When a person asks you, 'How did the market do today?' it's safe to assume that he or she is looking for a quote on the most famous stock market metric in the world: the Dow Jones Industrial Average (DJIA).

However, it's also safe to assume that though everybody talks about the DJIA, almost no one understands what it actually is.

Often referred to simply as the Dow, the DJIA is used by many as a gauge for the health of the entire U.S. stock market. But if you're interested in profiting from changes in the Dow or if you're interested in using it in your analysis, first you need to know what it is (and isn't), how it works, and how it can be used. Here's an overview.

Dow History

Financial reporter Charles Dow first reported the Dow Jones Industrial Average way back on May 26, 1896. 'Jones' is Edward Jones, a name you're probably familiar with via his eponymous and successful investment firm.

The DJIA was the first index to provide a quick gauge of the performance of the nation's largest companies. It started simply enough -- the prices of 12 stocks were added up and divided by 12, resulting in the first Dow Jones Industrial Average of 40.94.

It's interesting to note that of the Dow's original 12 components, only one – General Electric (GE) -- has survived the numerous mergers, business failures and deletions from the index that have altered the composition of the Dow since 1896. The most recent deletions, made in mid-2009, replaced General Motors (GM) and Citigroup (C) with The Travelers Companies (TRV) and Cisco (CSCO).

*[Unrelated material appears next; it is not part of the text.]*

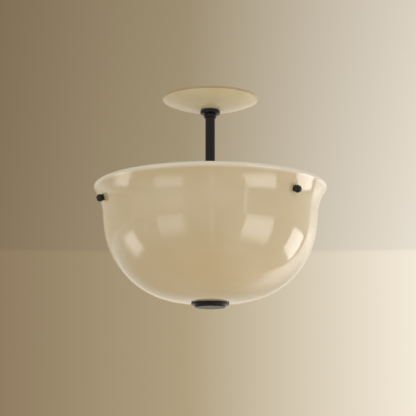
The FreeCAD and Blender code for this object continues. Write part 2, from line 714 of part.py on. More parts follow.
# ================================================================ lamp cluster
def cluster_cup():
    """Drawn can that joins the leads and carries the three lampholders."""
    outer = Part.makeCylinder(CLUSTER_R, CLUSTER_HEIGHT, Vector(0, 0, CLUSTER_LOW_Z))
    outer = round_circle(outer, CLUSTER_R, CLUSTER_LOW_Z, CLUSTER_ROUND)
    inner_r = CLUSTER_R - CLUSTER_WALL
    inner_low = CLUSTER_LOW_Z + CLUSTER_WALL
    inner = Part.makeCylinder(inner_r, CLUSTER_HEIGHT - CLUSTER_WALL, Vector(0, 0, inner_low))
    inner = round_circle(inner, inner_r, inner_low, CLUSTER_ROUND - CLUSTER_WALL)
    cup = outer.cut(inner)
    cup = cup.cut(Part.makeCylinder(PIPE_R + FIT, CLUSTER_WALL, Vector(0, 0, CLUSTER_LOW_Z)))
    for azimuth in LAMP_AZIMUTHS.values():
        hole = Part.makeCylinder(PIPE_R + FIT, HOLDER_START)
        cup = cup.cut(on_lamp_axis(hole, azimuth))
    return cup


def cluster_cover():
    """Lid of the cluster, between the can and the end of the stem."""
    cover = Part.makeCylinder(COVER_R, COVER_THICKNESS, Vector(0, 0, CLUSTER_TOP_Z))
    cover = round_circle(cover, COVER_R, STEM_BOTTOM_Z, COVER_ROUND)
    return cover.cut(Part.makeCylinder(PIPE_R + FIT, COVER_THICKNESS, Vector(0, 0, CLUSTER_TOP_Z)))


def holder_nipples():
    """Short threaded pipes between the can and the lampholders."""
    nipple = pipe(HOLDER_NIPPLE_START, HOLDER_START + HOLDER_NECK)
    return Part.makeCompound([on_lamp_axis(nipple, azimuth) for azimuth in LAMP_AZIMUTHS.values()])


def lampholder():
    """Porcelain body with a narrow neck, a shoulder and a thickened mouth."""
    neck_end = HOLDER_START + HOLDER_NECK
    shoulder_end = neck_end + HOLDER_SHOULDER
    rim_start = HOLDER_MOUTH - HOLDER_RIM
    body = revolve([
        (0, HOLDER_START),
        (HOLDER_NECK_R, HOLDER_START),
        (HOLDER_NECK_R, neck_end),
        (HOLDER_R, shoulder_end),
        (HOLDER_R, rim_start),
        (HOLDER_RIM_R, rim_start),
        (HOLDER_RIM_R, HOLDER_MOUTH),
        (0, HOLDER_MOUTH),
    ])
    body = round_circle(body, HOLDER_RIM_R, HOLDER_MOUTH, HOLDER_ROUND)
    bore = Part.makeCylinder(HOLDER_BORE_R, HOLDER_MOUTH - HOLDER_SEAT, Vector(0, 0, HOLDER_SEAT))
    wire_hole = Part.makeCylinder(PIPE_R + FIT, HOLDER_NECK, Vector(0, 0, HOLDER_START))
    return body.cut(bore).cut(wire_hole)


def screw_shell():
    """Metal shell that the lamp screws into, seated on the porcelain by a rolled foot."""
    foot = ring(HOLDER_BORE_R - FIT, SHELL_BORE_R, SHELL_START, SHELL_START + SHELL_WALL)
    wall = ring(SHELL_BORE_R + SHELL_WALL, SHELL_BORE_R, SHELL_START, SHELL_START + SHELL_LENGTH)
    tail_r = SHELL_BORE_R + SHELL_WALL
    tail = ring(tail_r, SHELL_BORE_R, HOLDER_SEAT, SHELL_START)
    return foot.fuse(wall).fuse(tail)


def centre_contact():
    """Sprung tongue under the lamp's tip."""
    foot_z = HOLDER_SEAT + CONTACT_THICKNESS / 2
    top_z = foot_z + CONTACT_HEIGHT
    path = [
        (CONTACT_REACH, foot_z),
        (-CONTACT_REACH, foot_z),
        (-CONTACT_REACH / 2, top_z),
        (CONTACT_REACH / 2, top_z),
    ]
    return strip(path, 2 * CONTACT_THICKNESS, CONTACT_THICKNESS, CONTACT_WIDTH)


# ================================================================ lamps
def lamp_cap():
    """Screw cap of a lamp, with rounded threads drawn as rings and a contact tip."""
    points = [(0, LAMP_TIP), (CAP_TIP_R, LAMP_TIP), (CAP_ROOT_R, CAP_THREAD_START)]
    for turn in range(CAP_THREADS):
        start = CAP_THREAD_START + turn * CAP_PITCH
        points.append((CAP_R, start + CAP_PITCH * (1 - CAP_CREST) / 2))
        points.append((CAP_R, start + CAP_PITCH * (1 + CAP_CREST) / 2))
        points.append((CAP_ROOT_R, start + CAP_PITCH))
    points.append((CAP_ROOT_R, CAP_END))
    points.append((0, CAP_END))
    return revolve(points)


def envelope(inset):
    """Solid shape of a lamp's glass, moved in by an inset: a ball drawn out to a neck."""
    ball_r = ENVELOPE_R - inset
    neck_r = ENVELOPE_NECK_R - inset
    neck_z = CAP_END + FACE + inset
    tip_z = ENVELOPE_CENTRE + ball_r
    slope_r = math.sin(math.radians(ENVELOPE_FLANK))
    slope_z = math.cos(math.radians(ENVELOPE_FLANK))
    belly_r = ball_r * slope_z
    belly_z = ENVELOPE_CENTRE - ball_r * slope_r
    pull = (belly_z - neck_z) * ENVELOPE_PULL
    start = Vector(belly_r, 0, belly_z)
    end = Vector(neck_r, 0, neck_z)
    flank = Part.BezierCurve()
    flank.setPoles([
        start,
        start - Vector(slope_r, 0, slope_z) * pull,
        end + Vector(0, 0, pull),
        end,
    ])
    edges = [
        arc_edge((0, tip_z), (ball_r, ENVELOPE_CENTRE), (belly_r, belly_z)),
        flank.toShape(),
        line_edge((neck_r, neck_z), (0, neck_z)),
        line_edge((0, neck_z), (0, tip_z)),
    ]
    outline = Part.Wire(Part.__sortEdges__(edges))
    return Part.Face(outline).revolve(Vector(0, 0, 0), Vector(0, 0, 1), 360)


def lamp_glass():
    """Hollow envelope of a lamp."""
    return envelope(0).cut(envelope(ENVELOPE_WALL))


# ================================================================ base of the bowl
def centre_rod():
    """Threaded pipe from the stem's lower bush, through the cluster, to the finial."""
    return pipe(ROD_LOW_Z, STEM_BOTTOM_Z + BUSH_LENGTH)


def rod_nuts():
    """Hex nuts on the rod: one under the cluster and one on the check plate."""
    under_cluster = hexagon(NUT_FLATS, CLUSTER_LOW_Z - NUT_HEIGHT, NUT_HEIGHT, PIPE_R + FIT)
    on_plate = hexagon(NUT_FLATS, CHECK_PLATE_Z + CHECK_PLATE, NUT_HEIGHT, PIPE_R + FIT)
    return Part.makeCompound([under_cluster, on_plate])


def check_plate():
    """Steel disc that presses the seat down on the inside of the glass."""
    plate = ring(CHECK_PLATE_R, PIPE_R + FIT, CHECK_PLATE_Z, CHECK_PLATE_Z + CHECK_PLATE)
    return round_circle(plate, CHECK_PLATE_R, CHECK_PLATE_Z + CHECK_PLATE, CHECK_PLATE / 2)


def bowl_seat():
    """Rubber seat on the inside of the base, with a sleeve down the hole."""
    bore_r = FINIAL_BOSS_R + SEAT_BORE_PLAY
    pad = Part.makeCylinder(SEAT_R, SEAT_THICKNESS, Vector(0, 0, GLASS_INSIDE_Z))
    length = CHECK_PLATE_Z - BOWL_BOTTOM_Z
    sleeve = Part.makeCylinder(CENTRE_HOLE_R - FIT, length, Vector(0, 0, BOWL_BOTTOM_Z))
    bore = Part.makeCylinder(bore_r, length, Vector(0, 0, BOWL_BOTTOM_Z))
    return pad.fuse(sleeve).cut(bore)


def finial_gasket():
    """Soft ring between the finial and the glass."""
    return ring(GASKET_R, GASKET_INNER_R, GASKET_LOW_Z, GASKET_TOP_Z)


def finial_cap():
    """Flanged round cap with a bevelled flat face, screwed up on the end of the centre rod."""
    floor_z = GASKET_LOW_Z - FACE
    flange_low = GASKET_TOP_Z - FINIAL_FLANGE
    recess_r = GASKET_R + SEAT
    body = revolve([
        (0, FINIAL_FACE_Z),
        (FINIAL_FACE_R, FINIAL_FACE_Z),
        (FINIAL_BODY_R, FINIAL_FACE_Z + FINIAL_BEVEL),
        (FINIAL_BODY_R, flange_low),
        (FINIAL_R, flange_low),
        (FINIAL_R, GASKET_TOP_Z),
        (recess_r, GASKET_TOP_Z),
        (recess_r, floor_z),
        (0, floor_z),
    ])
    body = round_circle(body, FINIAL_BODY_R, flange_low, FINIAL_COVE)
    body = round_circle(body, FINIAL_R, flange_low, FINIAL_FLANGE_ROUND)
    body = round_circle(body, FINIAL_R, GASKET_TOP_Z, FINIAL_FLANGE_ROUND)
    boss = Part.makeCylinder(FINIAL_BOSS_R, FINIAL_BOSS_Z - FINIAL_FACE_Z, Vector(0, 0, FINIAL_FACE_Z))
    tapped_low = FINIAL_FACE_Z + FINIAL_BLIND
    tapped = Part.makeCylinder(PIPE_R + RUNNING, FINIAL_BOSS_Z - tapped_low, Vector(0, 0, tapped_low))
    return body.fuse(boss).cut(tapped)


# ================================================================ all the pieces
def build():
    """Every named piece of the light, at rest."""
    pieces = {
        "crossbar": crossbar(),
        "ground_screw": ground_screw(),
        "ceiling_nipple": ceiling_nipple(),
        "crossbar_nuts": crossbar_nuts(),
        "lock_washers": lock_washers(),
        "stem": stem(),
        "stem_top_bush": stem_bush(STEM_TOP_Z - BUSH_LENGTH),
        "stem_lower_bush": stem_bush(STEM_BOTTOM_Z),
        "canopy": canopy(),
        "canopy_felt": canopy_felt(),
        "canopy_collar": canopy_collar(),
        "collar_set_screw": collar_set_screw(),
        "glass_bowl": glass_bowl(),
        "side_grommets": side_grommets(),
        "spider_hub": spider_hub(),
        "hub_set_screw": hub_set_screw(),
        "arm_screws": arm_screws(),
        "weld_nuts": weld_nuts(),
        "cluster_cup": cluster_cup(),
        "cluster_cover": cluster_cover(),
        "holder_nipples": holder_nipples(),
        "centre_rod": centre_rod(),
        "rod_nuts": rod_nuts(),
        "check_plate": check_plate(),
        "bowl_seat": bowl_seat(),
        "finial_gasket": finial_gasket(),
        "finial_cap": finial_cap(),
    }
    for place, azimuth in KNOB_AZIMUTHS.items():
        pieces["spider_arm_" + place] = spider_arm(azimuth)
        pieces["knob_washer_" + place] = on_knob_axis(knob_washer(), azimuth)
        pieces["knob_screw_" + place] = on_knob_axis(knob_screw(), azimuth)
        pieces["knob_" + place] = on_knob_axis(knob_head(), azimuth)
    for place, azimuth in LAMP_AZIMUTHS.items():
        pieces["lampholder_" + place] = on_lamp_axis(lampholder(), azimuth)
        pieces["screw_shell_" + place] = on_lamp_axis(screw_shell(), azimuth)
        pieces["centre_contact_" + place] = on_lamp_axis(centre_contact(), azimuth)
        pieces["lamp_cap_" + place] = on_lamp_axis(lamp_cap(), azimuth)
        pieces["lamp_glass_" + place] = on_lamp_axis(lamp_glass(), azimuth)
    return pieces


def main():
    """Writes one STEP file for each piece."""
    os.makedirs("parts", exist_ok=True)
    for name, shape in build().items():
        shape.exportStep(os.path.join("parts", name + ".step"))


main()
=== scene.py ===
"""Looks of a semi flush ceiling light: cased glass bowl, bronze stem and enamelled canopy.

Metres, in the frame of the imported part.  The origin is on the stem's axis in the plane of
the ceiling, +Z points up and the front of the light is -Y.  Outlines, threads and finishes
are given in millimetres, as a workshop drawing gives them.
"""
import logging
import math
from dataclasses import dataclass
from enum import Enum

import bpy
from mathutils import Matrix, Vector


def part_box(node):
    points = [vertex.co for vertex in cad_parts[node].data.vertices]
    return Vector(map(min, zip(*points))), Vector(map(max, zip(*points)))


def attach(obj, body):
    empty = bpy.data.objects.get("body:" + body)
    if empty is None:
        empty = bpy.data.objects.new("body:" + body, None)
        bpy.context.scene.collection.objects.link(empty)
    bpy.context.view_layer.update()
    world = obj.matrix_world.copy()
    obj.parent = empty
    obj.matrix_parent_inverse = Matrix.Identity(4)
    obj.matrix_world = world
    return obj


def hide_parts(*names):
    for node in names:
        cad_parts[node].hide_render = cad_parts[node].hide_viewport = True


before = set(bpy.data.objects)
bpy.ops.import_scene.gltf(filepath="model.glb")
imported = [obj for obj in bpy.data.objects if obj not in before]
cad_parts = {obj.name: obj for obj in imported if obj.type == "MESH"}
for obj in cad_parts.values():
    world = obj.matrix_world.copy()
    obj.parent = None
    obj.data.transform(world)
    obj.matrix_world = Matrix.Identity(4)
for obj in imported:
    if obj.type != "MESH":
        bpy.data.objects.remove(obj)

LOG = logging.getLogger("ceiling_light")
MM = 0.001
MIX_FIRST, MIX_SECOND, MIX_RESULT = 6, 7, 2     # a mix node's colour sockets
WELD_DISTANCE = MM / 100                        # points closer than this are one point
CRISP_ANGLE = 35.0                              # degrees from which an edge stays crisp
ROLLED_ANGLE = 50.0                             # the same on rolled and poured shapes
CUT_PAST = 1.0                                  # how far a cutter stands out of an end

Outline = tuple[tuple[float, float], ...]
Socket = bpy.types.NodeSocket
Tree = bpy.types.NodeTree


# ---------------------------------------------------------------- small helpers
def linear(hex_colour: str) -> tuple[float, float, float, float]:
    """Turns an sRGB colour into the linear values that shaders take.

    Args:
        hex_colour: Six hex digits after a hash sign.

    Returns:
        Red, green, blue and an alpha of 1.
    """
    channels = []
    for start in (1, 3, 5):
        value = int(hex_colour[start:start + 2], 16) / 255
        low = value / 12.92
        high = ((value + 0.055) / 1.055) ** 2.4
        channels.append(low if value <= 0.04045 else high)
    return channels[0], channels[1], channels[2], 1.0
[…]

The Dow Jones Industrial Average Today

Some of the largest and most well-known U.S. companies are components of the Dow. Editors from the Wall Street Journal hand pick firms that 1) have stock trading on American exchanges, and 2) produce non-transportation and non-utility goods and services. Transports and utilities have their own indexes.

The Dow is composed of just 30 stocks, making it one of the least diversified indices around. The companies are generally the leaders in their industry (blue-chips). If you're interested in seeing the component companies, click here.

The index is price-weighted, meaning that stocks with higher prices have a higher weighting. For example, on March 30, 2010, the stock with the highest weighting in the Dow was IBM, which closed at $128.77 that day. Conversely, the lowest weighted company was aluminum-giant Alcoa (AA), which closed at $14.40. It is important to note that in a price-weighted index like the Dow, market capitalization is irrelevant.

The calculation behind the DJIA is somewhat complex, but essentially it's derived by adding up all 30 member stocks' prices and dividing that sum by a 'magic number' called the Dow divisor. Today, the Dow divisor is 0.13232.

The Dow divisor changes fairly regularly to account for events like stock splits and replacement of companies within the index. When an event forces an adjustment in the divisor, the calculation is done so that the divisor is the same before and after the event. In this way, index continuity is maintained over time.

Dow Pros And Cons

The DJIA is probably the world's most widely recognized stock market measure. Its popularity makes it a quick andeasy reference when discussing how 'the market” performed on any given trading day. Surprisingly, even though the index only contains 30 stocks it is highly correlated to more diverse indices like the S&P 500.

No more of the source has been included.